M.P. - Nós trabalhamos com pesquisa, temos trabalhado informações sobre a lei e atividades educacionais, a nível universitário, fundamental e médio, que orientam a mulher sobre os casos de violência doméstica. Todas essas informações são encontradas com detalhes no site do Instituto Maria da Penha: www.institutomariadapenha.org.br.

 - Qual a sensação de receber o Prêmio Capitu?

M.P. - Olha, me senti honrada, porque o nome Capitu está relacionado a uma jornalista que trabalhou a página feminina do Estadão e há muitos anos passa informações do interesse da mulher. Foi uma votação pela internet e acabei sendo escolhida.

 - O que a senhora diria para as mulheres que sofrem violência doméstica e que não têm coragem em denunciar seus companheiros, mesmo tenho conhecimento da lei?

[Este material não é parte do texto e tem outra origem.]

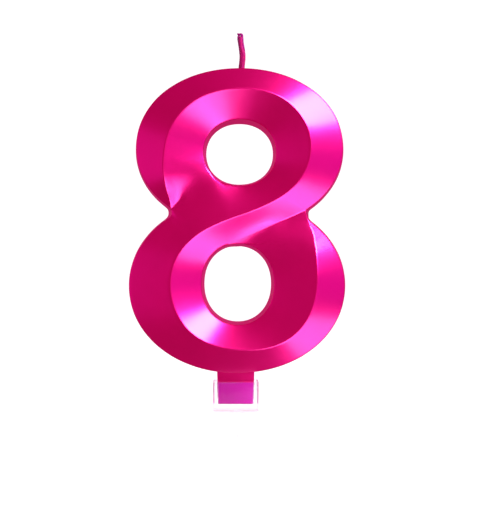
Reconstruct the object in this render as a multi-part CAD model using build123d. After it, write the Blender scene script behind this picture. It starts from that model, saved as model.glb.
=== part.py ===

M.P. - Eu acho que o medo e a condição financeira pesa para que ela não denuncie. Muitas vezes a mulher não trabalha. Então, essa mulher, independente disso, tem que pensar na possibilidade de ser assassinada. A agressão começa com ordem, exigência e daí surge a violência psicológica, moral e chega um ponto em que primeiro tapa é dado. A partir daí a violência se torna frequente.